Homily for May 2018 Holy Hour
1 Kings 19:9-13a
Psalm 31:2, 6, 12-13, 15-16, 17, 25
1 Corinthians 11:23-26
In June of last year, we begin a Year of the Eucharist in our diocese. Bishop Matano proclaimed this year with the desire to help us deepen our awareness of the Real Presence of Jesus in the Eucharist and what the Mass means for us.
In two and a half weeks (on June 3rd), our Year of the Eucharist will draw to a close as we celebrate the Feast of Corpus Christi, the Most Holy Body and Blood of Jesus. Of course, the end of the Year of the Eucharist does NOT mean that Jesus will stop being present in the Eucharist. Our belief in the Eucharist is based not on this year proclaimed by Bishop Matano but rather on Jesus’ words 2,000 years ago at the Last Supper.
The first thing we started doing differently during this year was to return to the old custom of kneeling after the Lamb of God at Mass. We kneel now in recognition of the Real Presence of Jesus as the priest holds up the Blessed Sacrament. Then we stand as we come forward. Our standing signifies that Jesus lifts us up. So, we have both kneeling and standing now at Communion.
The other change we made at Mass came in October as we began distributing Communion only in the front of church except at Christmas and Easter. I note Christmas and Easter because those are times when the church is filled. When the parish started distributed Communion in back there were far more people in church. Unfortunately, now on our typical Sunday, Communion in back is no longer needed. (By the way, we need to pray for the decline in attendance to turn around.)
Our other big change for our Year of the Eucharist was the addition of our monthly holy hour. This was something I was actually thinking about before Bishop Matano proclaimed a Year of the Eucharist. We need to spend time with Jesus. I personally enjoy the hour before the Blessed Sacrament but would people come? The Year of the Eucharist became the perfect time to try.
I was ecstatic when we have about 45 people show up for the first holy hour. I was worried it might be one or two. Since then our numbers have dwindled to an average in the 20’s but several of you are very consistent in your attendance. So, our monthly holy hours will continue.

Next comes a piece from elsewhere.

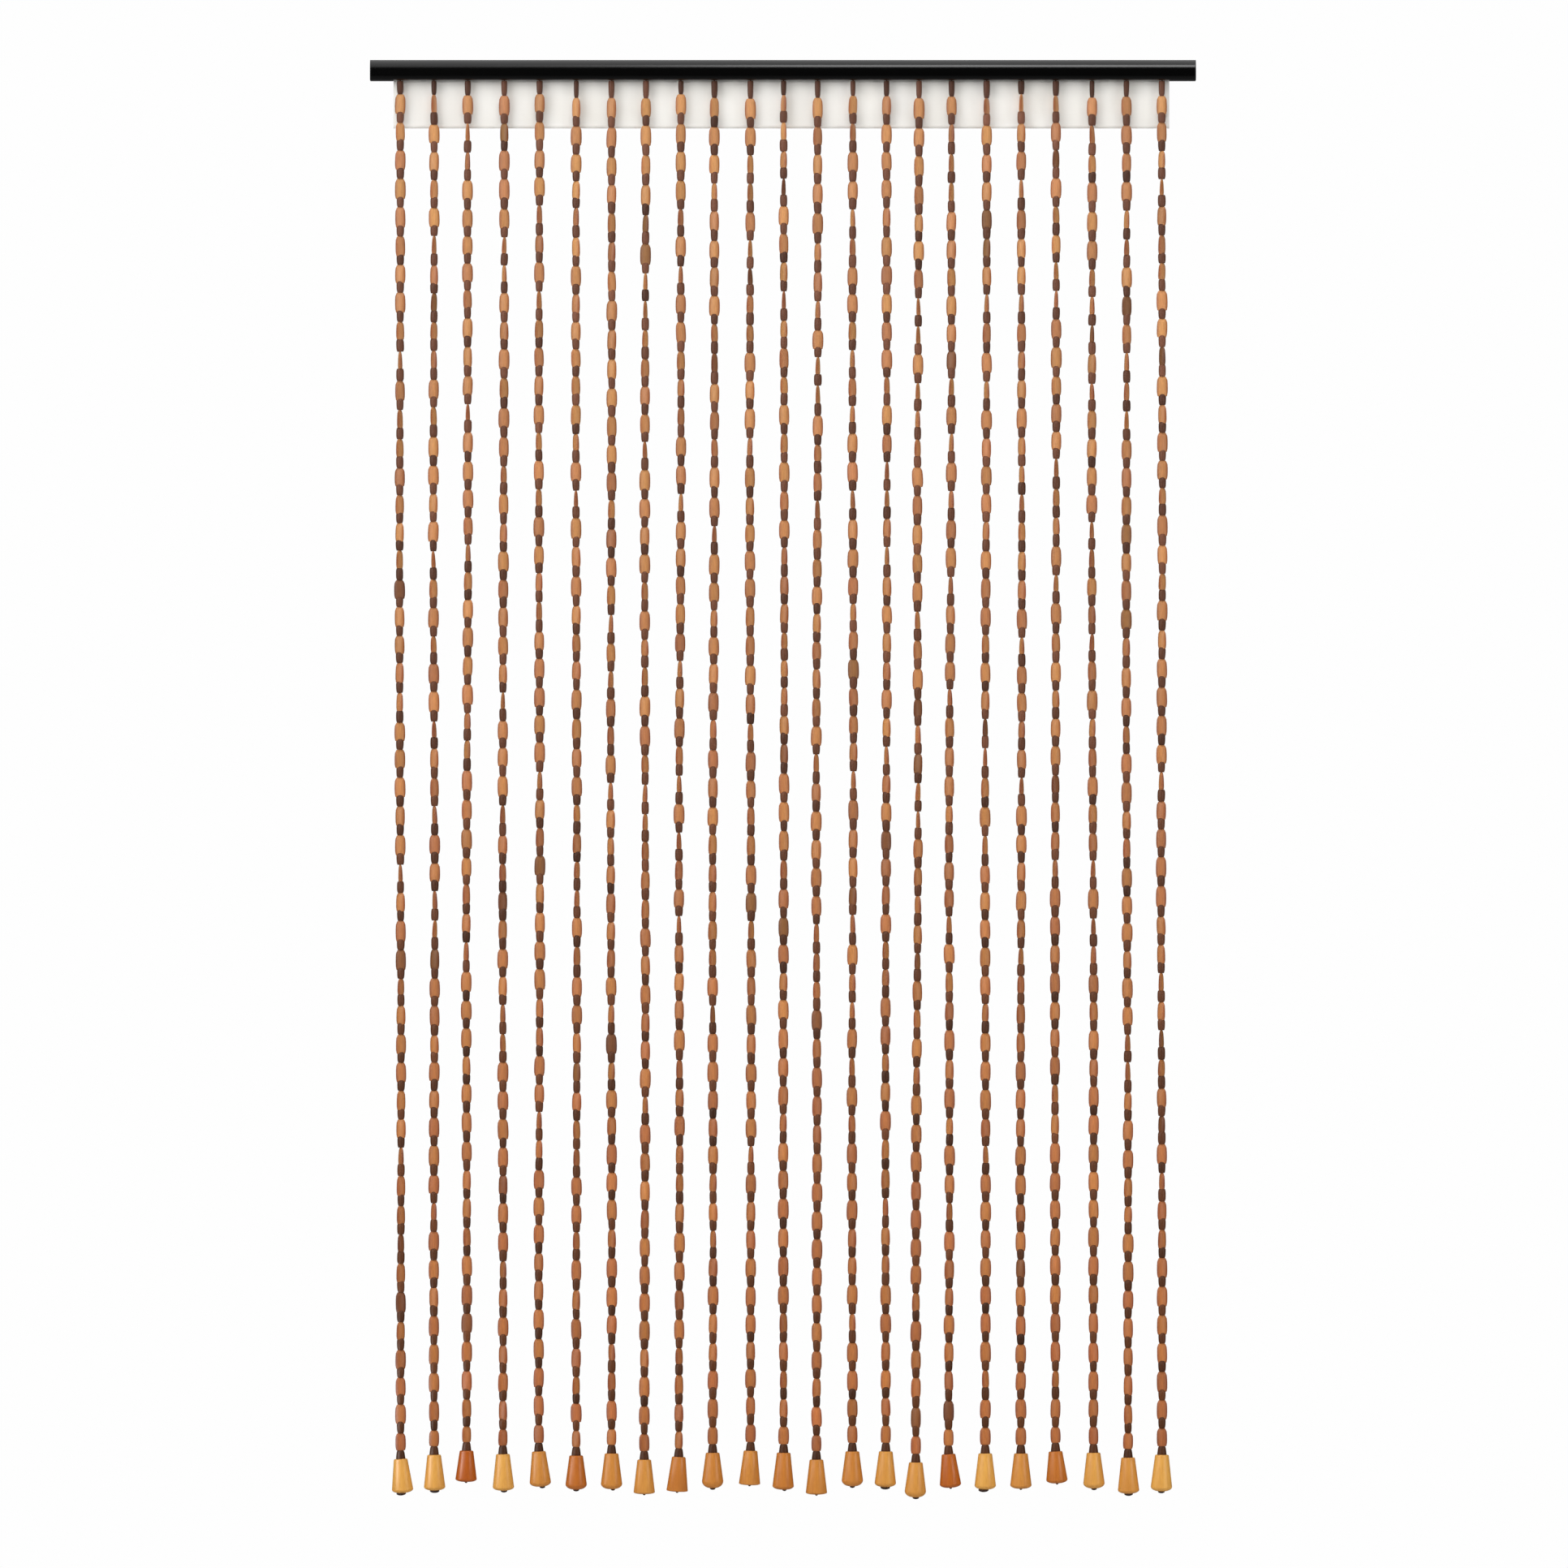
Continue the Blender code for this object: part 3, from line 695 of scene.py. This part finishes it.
def barrel_tree():
    """A barrel of unit radius and length whose ends draw in, with a section between round and square.

    Its rings crowd towards the ends, where the sides turn in, and its thickness grows downwards.
    The mesh keeps how near each point lies to the bead's side edges, where the wood paints shade.
    """
    tree, given, result = new_tree("bead_barrel", (
        ("Sides", "Int", BEAD_SIDES), ("Rings", "Int", BEAD_RINGS),
        ("Top Share", "Float", 0.6), ("Foot Share", "Float", 0.7),
        ("Top Corner", "Float", 4.0), ("Foot Corner", "Float", 4.0),
        ("Section", "Float", 2.0), ("Flare", "Float", 0.0), ("Wedge", "Float", 0.0),
    ))

    def calculate(operation, *values):
        return add_node(tree, "ShaderNodeMath", values, operation=operation)

    line = add_node(tree, "GeometryNodeCurvePrimitiveLine", {"Start": (0, 0, 0.5), "End": (0, 0, -0.5)})
    spine = add_node(tree, "GeometryNodeResampleCurve", {"Curve": line, "Count": given.outputs["Rings"]})
    ring = add_node(tree, "GeometryNodeSplineParameter").outputs["Index"]
    last_ring = calculate("SUBTRACT", given.outputs["Rings"], 1.0)
    angle = calculate("MULTIPLY", calculate("DIVIDE", ring, last_ring), math.pi)
    level = calculate("COSINE", angle)
    height = add_node(tree, "ShaderNodeCombineXYZ", {"Z": calculate("MULTIPLY", level, 0.5)})
    spaced = add_node(tree, "GeometryNodeSetPosition", {"Geometry": spine, "Position": height})
    below = calculate("LESS_THAN", level, 0.0)
    share = add_node(tree, "ShaderNodeMix", (below, given.outputs["Top Share"], given.outputs["Foot Share"]))
    corner = add_node(tree, "ShaderNodeMix", (
        below, given.outputs["Top Corner"], given.outputs["Foot Corner"],
    ))
    turn_in = calculate("POWER", calculate("ABSOLUTE", level), corner)
    radius = calculate("MULTIPLY_ADD", calculate("SUBTRACT", share, 1.0), turn_in, 1.0)

    circle = add_node(tree, "GeometryNodeCurvePrimitiveCircle", {
        "Resolution": given.outputs["Sides"], "Radius": 1.0,
    })
    place = add_node(tree, "GeometryNodeInputPosition")
    across = add_node(tree, "ShaderNodeSeparateXYZ", (place,))
    powers = [calculate("POWER", calculate("ABSOLUTE", across.outputs[axis]), given.outputs["Section"])
              for axis in "XY"]
    swell = calculate("POWER", calculate("ADD", *powers), calculate("DIVIDE", -1.0, given.outputs["Section"]))
    squared = add_node(tree, "ShaderNodeVectorMath", (place, swell), operation="SCALE")
    section = add_node(tree, "GeometryNodeSetPosition", {"Geometry": circle, "Position": squared})
    skin = add_node(tree, "GeometryNodeCurveToMesh", {
        "Curve": spaced, "Profile Curve": section, "Scale": radius, "Fill Caps": True,
    })

    point = add_node(tree, "ShaderNodeSeparateXYZ", (place,))
    depth = calculate("MULTIPLY", point.outputs["Z"], -2.0)
    wider = calculate("MULTIPLY", depth, given.outputs["Flare"])
    thicker = calculate("MULTIPLY_ADD", depth, given.outputs["Wedge"], wider)
    shift = add_node(tree, "ShaderNodeCombineXYZ", {
        "X": calculate("MULTIPLY", wider, point.outputs["X"]),
        "Y": calculate("MULTIPLY", thicker, point.outputs["Y"]),
    })
    wedged = add_node(tree, "GeometryNodeSetPosition", {"Geometry": skin, "Offset": shift})
    # How near each point lies to the bead's side edges, for the wood's painted shade there
    marked = add_node(tree, "GeometryNodeStoreNamedAttribute", {
        "Geometry": wedged,
        "Name": "edge",
        "Value": calculate("POWER", calculate("ABSOLUTE", point.outputs["X"]), EDGE_SHADE_POWER),
    }, data_type="FLOAT", domain="POINT")
    fill_sockets(tree, result, {"Geometry": marked})
    return tree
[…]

What have our holy hours meant for you? I assume since you keep coming, that it has been a good experience. Have you shared with others how the time has been for you to perhaps encourage them to come and deepen their belief in the Real Presence?
As we reflect on what this Year of the Eucharist has meant for us, every one of our prayers, readings, and hymns tonight have been used during previous holy hours this year. I did this to review this year.
I will start with our second reading. It is Paul’s telling of the Institution of the Holy Eucharist. He cites the words of Jesus, “This is my body…this cup is the new covenant in my blood” reminding us that our belief in the Real Presence Jesus in the Eucharist is not some human invention but from Jesus’ own words. This is fundamental to our belief in the Eucharist.
The gospel reading today comes from Jesus’ prayer in the garden as told in Matthew’s Gospel. I use this passage to provide the answer to the question of how long our time in Exposition of the Blessed Sacrament. The answer, of course, is one hour. The reason is Jesus’ words to Peter, “So, you could not keep watch for one hour?” Again, it is from Jesus’ own words.
What about the structure of our holy hour?
We use incense as a sign of our prayers going up to God.
We use readings from the Bible to put God’s Word at the center of our lives.
Of course, the Blessed Sacrament is on the altar because of our belief in the Real Presence.
How about the silence? The reason for the silence is found in the first reading. Often, God chooses to come to us in the silence. We need to turn everything else to be aware of God in the silence. God speaks to us in his words found in the Bible and he speaks to us in the silence of our hearts.
So, what are we to do with this hour? Here I turn to our responsorial verse, “Father, into your hands I commend my spirit.” Give all to God in thanksgiving for all he has done for us.